My favorite example of a dangler is the road sign for weigh stations: “Trucks Enter When Flashing.” A participial phrase generally attaches to the subject: so although we know that “Trucks Enter When Flashing” means that when the light is flashing the trucks must enter, grammatically it’s the trucks that are flashing. Fishing around for an example of a properly used participle, I think of a minnow wriggling on a hook and what it might say as the game fish approaches: “Looking up, I noticed I was bait.” See? The participial phrase, “Looking up,” attaches to the subject, “I.”
A lot of people are not bothered by danglers, and even good writers occasionally slip up. A good writer who is also stubborn might cling to a dangler, pretend she did it on purpose, because she knows what she means and she thinks the sentence communicates that. This writer is clinging to a rope that has failed to swing her to the next branch. For many danglers, there is no obvious perfect fix, which can make the writer, and sometimes the editor, want to retain the original, even if it’s technically flawed.

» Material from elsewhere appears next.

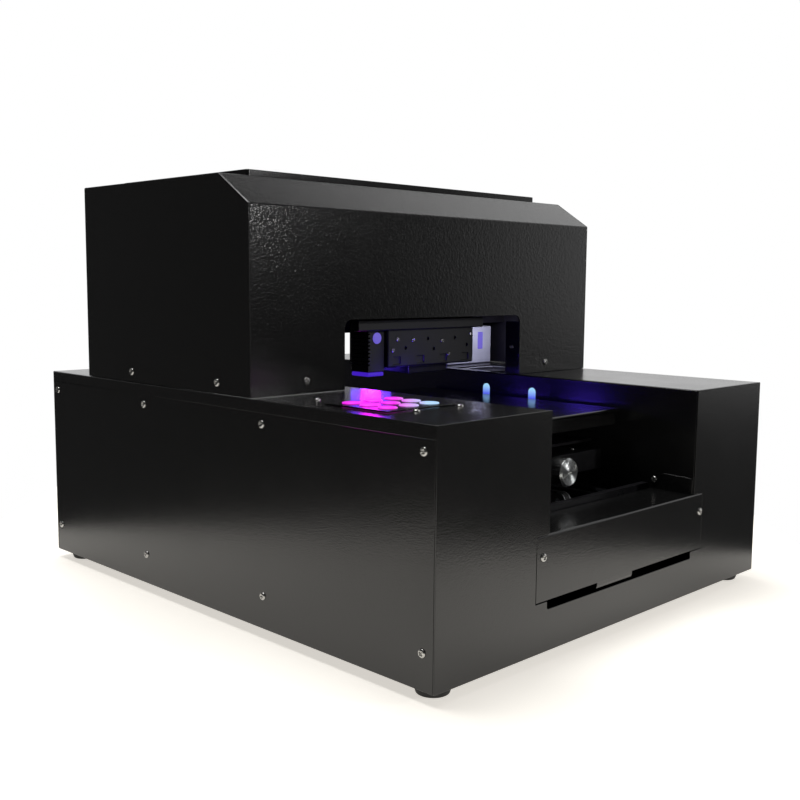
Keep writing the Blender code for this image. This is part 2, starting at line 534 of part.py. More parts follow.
clear_scene()
make_base()
make_front()
make_rear()
make_rails()
make_table()
make_hood()
make_gantry()
make_keypad()
make_electronics()
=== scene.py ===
# %% [markdown]
# # A desktop flatbed UV printer
# The machine prints on flat things. They lie on a table that slides through a low base, under a hood where a
# print head and an ultraviolet lamp run from side to side. The solid model comes first, as a fixed frame in
# metres, and each finished piece then takes the place of one of its plain solids.

# %% Load the frame
import math

import bmesh
import bpy
import numpy as np
from mathutils import Matrix, Vector


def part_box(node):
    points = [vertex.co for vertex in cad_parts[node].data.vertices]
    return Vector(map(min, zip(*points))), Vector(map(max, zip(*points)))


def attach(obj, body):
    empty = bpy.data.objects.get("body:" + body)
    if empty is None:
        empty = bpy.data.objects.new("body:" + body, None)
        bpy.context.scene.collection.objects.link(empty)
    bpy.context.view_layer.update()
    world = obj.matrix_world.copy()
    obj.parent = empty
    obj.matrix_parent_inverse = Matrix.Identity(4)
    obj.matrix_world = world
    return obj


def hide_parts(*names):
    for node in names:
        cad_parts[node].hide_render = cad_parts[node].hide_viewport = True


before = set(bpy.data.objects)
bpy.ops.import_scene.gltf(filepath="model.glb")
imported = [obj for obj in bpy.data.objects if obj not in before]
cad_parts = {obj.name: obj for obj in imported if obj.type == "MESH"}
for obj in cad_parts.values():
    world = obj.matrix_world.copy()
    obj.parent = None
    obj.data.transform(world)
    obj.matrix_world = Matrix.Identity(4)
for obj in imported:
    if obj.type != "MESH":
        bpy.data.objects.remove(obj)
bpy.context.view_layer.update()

MM = 0.001

# %% [markdown]
# ## The view
# A camera that stands level with the hood and looks along the machine's near corner shows both long faces. A
# lens of about 47 mm keeps the far sides from shrinking too much. The roll is the small tilt of a hand-held
# camera.

# %% Camera
YAW, PITCH, ROLL = map(math.radians, (44.893, -6.573, 0.461))
EYE = Vector((-0.8540, -0.8638, 0.3410))
forward = Vector((math.sin(YAW) * math.cos(PITCH), math.cos(YAW) * math.cos(PITCH), math.sin(PITCH)))
level = Vector((math.cos(YAW), -math.sin(YAW), 0))
raised = level.cross(forward)
right = level * math.cos(ROLL) + raised * math.sin(ROLL)
up = raised * math.cos(ROLL) - level * math.sin(ROLL)
lens = bpy.data.cameras.new("camera")
lens.sensor_width = 36
lens.lens = 46.63
camera = bpy.data.objects.new("camera", lens)
camera.matrix_world = Matrix((right, up, -forward)).transposed().to_4x4()
camera.matrix_world.translation = EYE
bpy.context.scene.collection.objects.link(camera)
bpy.context.scene.camera = camera
print("camera", round((EYE - Vector((0, 0, 0.2))).length, 3), "m from the machine's middle")

# %% [markdown]
# ## Colour and nodes
# Colours are easiest to write as sRGB hex values, but the renderer counts light linearly, so one function
# converts them. A second small function adds one node, sets its properties, and links or sets its inputs,
# which keeps each finish to a few readable lines.


# %% Colour and node helpers
def paint(hex_value):
    """sRGB hex to linear: below 0.04045 divide by 12.92, and above it ((c + 0.055) / 1.055) to the power
    2.4."""
    srgb = np.array([int(hex_value[i:i + 2], 16) for i in (1, 3, 5)]) / 255
    linear = np.where(srgb <= 0.04045, srgb / 12.92, ((srgb + 0.055) / 1.055) ** 2.4)
    return (*linear.tolist(), 1.0)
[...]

Once I objected to the sentence “Over tea in the greenhouse, her mood turned dark.” The editor said, testily, “Can’t we just leave it?” I insisted that her mood wasn’t hovering over the tea (well, maybe it was, but I was feeling literal-minded that day). The sentence became “As we drank tea in the greenhouse, her mood turned dark.” It’s not anything that jumps out, but there is something more brooding about the version with the dangler.